On August 13, 2013, the United States government (acting under the U.S. Attorney General), along with the states of Arizona, Florida, Tennessee and Texas, the commonwealths of Pennsylvania and Virginia, and the District of Columbia, acting by and through their respective Attorneys General, filed a complaint against US Airways Group and AMR in the U.S. District Court for the District of Columbia. The plaintiffs allege, among other things, that the proposed Merger would substantially lessen competition in violation of Section 7 of the Clayton Act and seek to permanently enjoin the transaction. On September 5, 2013, the plaintiffs filed an amended complaint, adding the state of Michigan (by and through its Attorney General) as a plaintiff. On October 1, 2013, the state of Texas entered into an agreement with US Airways Group and AMR that resolved the state’s objections to the Merger, and its claims were dismissed with prejudice on October 7, 2013. The U.S. District Court has set a trial date of November 25, 2013. The Company believes this lawsuit is without merit and intends to vigorously defend against the allegations.
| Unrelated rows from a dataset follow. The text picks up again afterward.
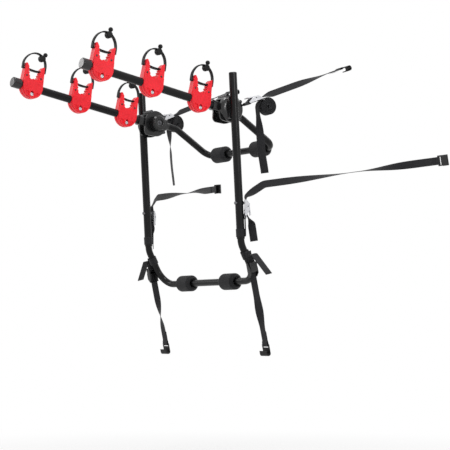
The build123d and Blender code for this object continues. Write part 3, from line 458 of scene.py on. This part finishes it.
# Cuts the toothed notch that grips a bicycle's frame tube deeper into a cradle
def cutNotch(made, plane):
    notch = {
        "half": 24.0,
        "right": [(18.6, 59.0), (18.3, 51.5), (21.8, 47.8), (15.6, 43.4), (19.4, 38.8), (13.4, 33.8),
                  (14.8, 28.6), (9.8, 24.4), (3.8, 24.4)],
        "foot": (0.0, 27.8),
    }
    outline = notch["right"] + [notch["foot"]] + [(-x, y) for x, y in reversed(notch["right"])]
    bm = bmesh.new()
    near, far = (
        [bm.verts.new(onPlane(plane, x, y, z) / 1000) for x, y in outline]
        for z in (-notch["half"], notch["half"])
    )
    bm.faces.new(near)
    bm.faces.new(list(reversed(far)))
    for step in range(len(outline)):
        following = (step + 1) % len(outline)
        bm.faces.new((near[step], far[step], far[following], near[following]))
    bmesh.ops.recalc_face_normals(bm, faces=bm.faces)
    cutter = linkedObject("notchCutter", meshOf(bm, "notchCutter"))
    cut = made.modifiers.new("notch", "BOOLEAN")
    cut.operation = "DIFFERENCE"
    cut.solver = "EXACT"
    cut.object = cutter
    result = evaluatedMesh(made)
    made.modifiers.clear()
    made.data = result
    bpy.data.objects.remove(cutter)


# Width in metres and segments of each kind's rounded edges
roundings = {
    "cradle": (0.0009, 3), "hub_outer": (0.0010, 3), "hub_inner": (0.0008, 2), "upper_hub": (0.0010, 3),
    "arm_knuckle": (0.0010, 3), "arm_cap": (0.0008, 3), "buckle": (0.0003, 2), "buckle_lever": (0.0004, 2),
    "hooks": (0.0005, 2),
}
buckleFinish = {"top": zincSteel, "side": zincSteel, "bottom": blackCoat}
for side in sides:
    for number in numbers:
        roundedCopy(f"{side}_cradle_{number}", *roundings["cradle"], redPlastic, cradlePlane(side, number))
    for part in ("hub_outer", "hub_inner", "upper_hub", "arm_knuckle", "arm_cap"):
        roundedCopy(f"{side}_{part}", *roundings[part], nylon)
    for strap, finish in buckleFinish.items():
        for part in ("buckle", "buckle_lever"):
            roundedCopy(f"{side}_{strap}_{part}", *roundings[part], finish)
for strap in buckleFinish:
    roundedCopy(f"{strap}_hooks", *roundings["hooks"], vinylDip)
print("stage: moulded and pressed parts")


# Flat paths with their corners rounded
def roundedPath(points, radii, turnStep=12.0):
    points = [Vector(p) for p in points]
    path = [points[0]]
    for index, radius in enumerate(radii, 1):
        corner = points[index]
        back = (points[index - 1] - corner).normalized()
        ahead = (points[index + 1] - corner).normalized()
        half = back.angle(ahead) / 2
        centre = corner + (back + ahead).normalized() * (radius / sin(half))
        first = corner + back * (radius / tan(half)) - centre
        last = corner + ahead * (radius / tan(half)) - centre
        turn = first.angle(last)
        count = max(2, round(degrees(turn) / turnStep))
        for step in range(count + 1):
            share = step / count
            path.append(centre + (first * sin((1 - share) * turn) + last * sin(share * turn)) / sin(turn))
    path.append(points[-1])
    return path


def arcPath(centre, radius, angleFrom, angleTo, count):
    steps = [radians(angleFrom + (angleTo - angleFrom) * step / count) for step in range(count + 1)]
    return [Vector((centre[0] + radius * cos(a), centre[1] + radius * sin(a))) for a in steps]


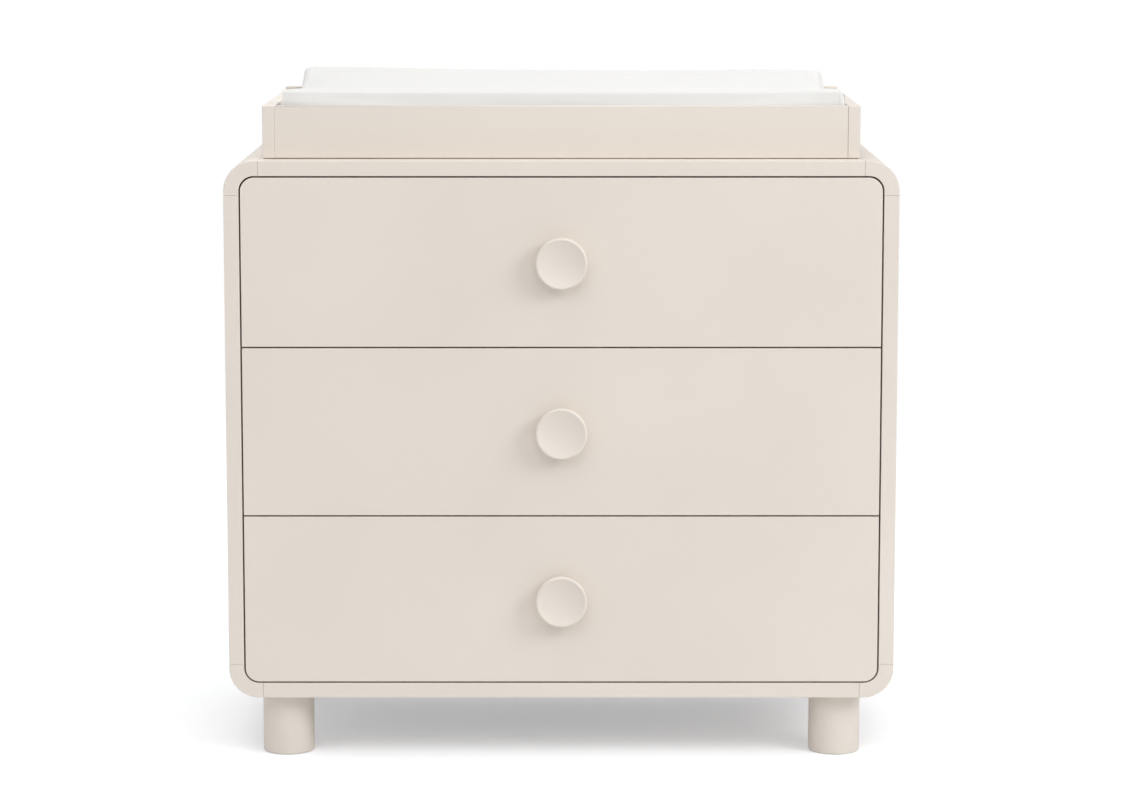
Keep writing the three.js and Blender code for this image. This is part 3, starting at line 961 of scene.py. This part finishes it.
# ------------------------------------------------------------------ floor, light, world
bm = bmesh.new()
rings = []
for r in (0.0, 1.0, 2.0, 4.0, 8.0, 14.0):
    if r == 0:
        rings.append([bm.verts.new((0, 0, 0))])
    else:
        rings.append([bm.verts.new((r * math.cos(k * math.pi / 24), r * math.sin(k * math.pi / 24), 0)) for k in range(48)])
for a, b in zip(rings, rings[1:]):
    for k in range(48):
        m = (k + 1) % 48
        if len(a) == 1:
            bm.faces.new((a[0], b[k], b[m]))
        else:
            bm.faces.new((a[k], b[k], b[m], a[m]))
n = Nodes("studio_floor")
length = n.add("ShaderNodeVectorMath", operation="LENGTH")
n.link(n.coords, length.inputs[0])
fade = n.span(length.outputs["Value"], 0.0, 1.0, 1.3, 3.4)
seen = n.add("ShaderNodeLightPath").outputs["Is Camera Ray"]
floor_shader = n.principled(
    Base_Color=n.mix(
        seen,
        (0.78, 0.78, 0.78),
        n.mix(n.noise(3.0, 2.0), (0.93, 0.93, 0.93), (0.95, 0.95, 0.95)),
    ),
    Roughness=0.9,
    Emission_Color=(0.94, 1.0, 1.08, 1),
    Emission_Strength=n.span(seen, 0.05, 0.23),
)
clear = n.add("ShaderNodeBsdfTransparent")
blend = n.add("ShaderNodeMixShader")
n.link(fade, blend.inputs[0])
n.link(floor_shader.outputs[0], blend.inputs[1])
n.link(clear.outputs[0], blend.inputs[2])
n.link(blend.outputs[0], n.out.inputs["Surface"])
floor = from_bmesh("studio_floor", bm, n.mat)

world = bpy.data.worlds.new("studio")
scene.world = world
world.use_nodes = True
wt = world.node_tree
wt.nodes.clear()
w_out = wt.nodes.new("ShaderNodeOutputWorld")
bg_light = wt.nodes.new("ShaderNodeBackground")
bg_light.inputs["Color"].default_value = (1, 1, 1, 1)
# A white wall behind the object and a dimmer room in front of it.
w_dir = wt.nodes.new("ShaderNodeTexCoord")
w_xyz = wt.nodes.new("ShaderNodeSeparateXYZ")
w_span = wt.nodes.new("ShaderNodeMapRange")
w_span.interpolation_type = "SMOOTHSTEP"
for key, value in (("From Min", -0.1), ("From Max", 0.75), ("To Min", 0.5), ("To Max", 0.66)):
    w_span.inputs[key].default_value = value
wt.links.new(w_dir.outputs["Generated"], w_xyz.inputs[0])
wt.links.new(w_xyz.outputs["Y"], w_span.inputs["Value"])
wt.links.new(w_span.outputs["Result"], bg_light.inputs["Strength"])
bg_seen = wt.nodes.new("ShaderNodeBackground")
bg_seen.inputs["Color"].default_value = (1, 1, 1, 1)
bg_seen.inputs["Strength"].default_value = 1.0
path = wt.nodes.new("ShaderNodeLightPath")
w_mix = wt.nodes.new("ShaderNodeMixShader")
wt.links.new(path.outputs["Is Camera Ray"], w_mix.inputs[0])
wt.links.new(bg_light.outputs[0], w_mix.inputs[1])
wt.links.new(bg_seen.outputs[0], w_mix.inputs[2])
wt.links.new(w_mix.outputs[0], w_out.inputs["Surface"])


def area(name, azimuth, elevation, distance, size, power, target=(0, 0, 0.5), colour=(1, 1, 1)):
    """A softbox seen from the object at that azimuth (0 is in front, 90 to the right)."""
    data = bpy.data.lights.new(name, "AREA")
    data.shape = "RECTANGLE"
    data.size, data.size_y = size
    data.energy = power
    data.color = colour
    obj = bpy.data.objects.new(name, data)
    scene.collection.objects.link(obj)
    a, e = math.radians(azimuth), math.radians(elevation)
    back = Vector((math.sin(a) * math.cos(e), -math.cos(a) * math.cos(e), math.sin(e)))
    obj.location = Vector(target) + back * distance
    obj.rotation_euler = (-back).to_track_quat("-Z", "Y").to_euler()
    return obj


area("key", 56, 28, 4.5, (1.8, 1.8), 72, target=(0, 0, 0.55))
area("front", -6, 42, 5.0, (4.0, 3.0), 50, target=(0, 0, 0.35))
area("overhead", 0, 84, 3.4, (3.4, 2.6), 31)
area("fill", -50, 26, 4.6, (3.0, 2.4), 13, target=(0, 0, 0.4))
area("rear", 196, 38, 4.8, (3.4, 2.4), 34, target=(0, 0, 0.4))

scene.view_settings.view_transform = "Standard"
scene.view_settings.look = "None"
scene.view_settings.exposure = 0.0
scene.view_settings.gamma = 1.0
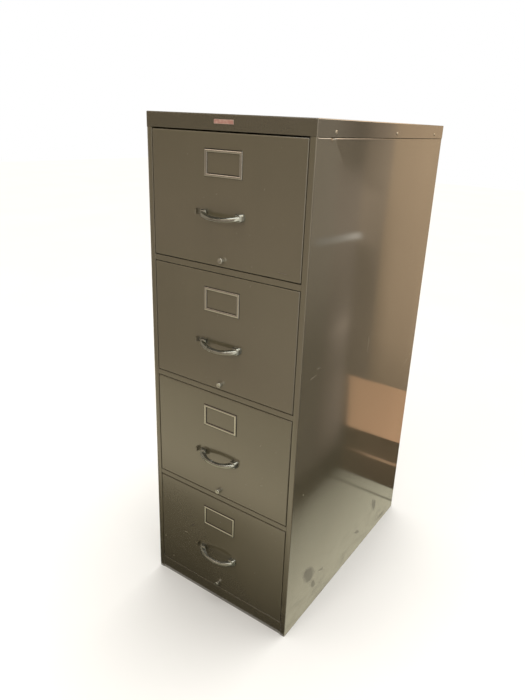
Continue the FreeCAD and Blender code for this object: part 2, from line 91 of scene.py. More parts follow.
class Shader:
    """A Principled material under construction. Settings are plain values on its own sockets."""

    def __init__(self, name, **settings):
        self.material = bpy.data.materials.new(name)
        self.material.use_nodes = True
        self.tree = self.material.node_tree
        self.bsdf = self.tree.nodes["Principled BSDF"]
        for socket, value in settings.items():
            self.bsdf.inputs[socket.replace("_", " ")].default_value = value

    def feed(self, socket, value):
        """Link a socket value, or set a plain one."""
        if isinstance(value, bpy.types.NodeSocket):
            self.tree.links.new(value, socket)
        else:
            socket.default_value = value

    def add(self, kind, **inputs):
        made = self.tree.nodes.new("ShaderNode" + kind)
        for name, value in inputs.items():
            self.feed(made.inputs[name.replace("_", " ")], value)
        return made

    def place(self):
        """The surface point in metres."""
        return self.add("TexCoord").outputs["Object"]

    def noise(self, scale, stretch=(1, 1, 1), turn=(0, 0, 0), detail=3.0, rough=0.5):
        """Noise about 1 / scale metres across, turned in degrees and then stretched per axis."""
        point = self.place()
        if any(turn):
            turned = [math.radians(angle) for angle in turn]
            point = self.add("Mapping", Vector=point, Rotation=turned).outputs[0]
        point = self.add("Mapping", Vector=point, Scale=stretch).outputs[0]
        return self.add("TexNoise", Vector=point, Scale=scale, Detail=detail, Roughness=rough).outputs["Fac"]

    def ramp(self, value, low, high, out_low=0.0, out_high=1.0):
        """value from low..high onto out_low..out_high, clamped."""
        made = self.add("MapRange", Value=value)
        settings = {"From Min": low, "From Max": high, "To Min": out_low, "To Max": out_high}
        for name, number in settings.items():
            made.inputs[name].default_value = number
        return made.outputs["Result"]

    def math(self, operation, a, b=0.0):
        made = self.tree.nodes.new("ShaderNodeMath")
        made.operation = operation
        self.feed(made.inputs[0], a)
        self.feed(made.inputs[1], b)
        return made.outputs[0]

    def blend(self, factor, a, b):
        """Colour a where factor is 0, b where it is 1."""
        made = self.tree.nodes.new("ShaderNodeMix")
        made.data_type = "RGBA"
        self.feed(made.inputs[0], factor)
        for index, value in ((6, a), (7, b)):
            is_link = isinstance(value, bpy.types.NodeSocket)
            self.feed(made.inputs[index], value if is_link else (*value, 1.0))
        return made.outputs[2]

    def highest(self, values):
        total = values[0]
        for value in values[1:]:
            total = self.math("MAXIMUM", total, value)
        return total

    def scratches(self, turn, fine=500.0, long=4.0, rarity=0.80):
        """Sparse thin scratches along one direction: very stretched noise, kept where it peaks."""
        streak = self.noise(1.0, (long, fine, fine), turn, detail=1.0)
        return self.ramp(streak, rarity, rarity + 0.02)

    def spot(self, plane, center, half, angle=0.0, soft=0.3, ragged=0.5, grain=60.0):
        """1 inside an ellipse on the XZ or YZ plane (metres and degrees), with a soft ragged edge."""
        through = 1000.0
        turn = math.radians(angle)
        mapping = self.add("Mapping", Vector=self.place())
        mapping.vector_type = "TEXTURE"
        if plane == "XZ":
            mapping.inputs["Location"].default_value = (center[0], 0, center[1])
            mapping.inputs["Rotation"].default_value = (0, -turn, 0)
            mapping.inputs["Scale"].default_value = (half[0], through, half[1])
        else:
            mapping.inputs["Location"].default_value = (0, center[0], center[1])
            mapping.inputs["Rotation"].default_value = (turn, 0, 0)
            mapping.inputs["Scale"].default_value = (through, half[0], half[1])
        reach = self.tree.nodes.new("ShaderNodeVectorMath")
        reach.operation = "LENGTH"
        self.tree.links.new(mapping.outputs[0], reach.inputs[0])
        fray = self.ramp(self.noise(grain, detail=4.0), 0.3, 0.7, -ragged, ragged)
        return self.ramp(self.math("ADD", reach.outputs["Value"], fray), 1.0 - soft, 1.0 + soft, 1.0, 0.0)

    def spots(self, plane, marks):
        """The strongest of several spots, each given as spot's own arguments."""
        return self.highest([self.spot(plane, *mark) for mark in marks])

    def edges(self, node, width):
        """1 along the box edges of a CAD node, 0 further than width from them."""
        low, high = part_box(node)
        generated = self.add("SeparateXYZ", Vector=self.add("TexCoord").outputs["Generated"])
        near = []
        for axis, length in zip("XYZ", [b - a for a, b in zip(low, high)]):
            from_middle = self.math("ABSOLUTE", self.math("SUBTRACT", generated.outputs[axis], 0.5))
            near.append(self.ramp(from_middle, 0.5 - width / length, 0.5))
        pairs = ((near[0], near[1]), (near[1], near[2]), (near[0], near[2]))
        return self.highest([self.math("MULTIPLY", a, b) for a, b in pairs])

    def bump(self, height, strength, distance, normal=None):
        made = self.add("Bump", Height=height, Strength=strength, Distance=distance)
        if normal is not None:
            self.tree.links.new(normal, made.inputs["Normal"])
        return made.outputs["Normal"]

    def finish(self, **links):
        for socket, value in links.items():
            self.tree.links.new(value, self.bsdf.inputs[socket.replace("_", " ")])
        return self.material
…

The Company and/or its subsidiaries are defendants in various other pending lawsuits and proceedings, and from time to time are subject to other claims arising in the normal course of its business, many of which are covered in whole or in part by insurance. The outcome of those matters cannot be predicted with certainty at this time, but the Company, having consulted with outside counsel, believes that the ultimate disposition of these contingencies will not materially affect its consolidated financial position or results of operations.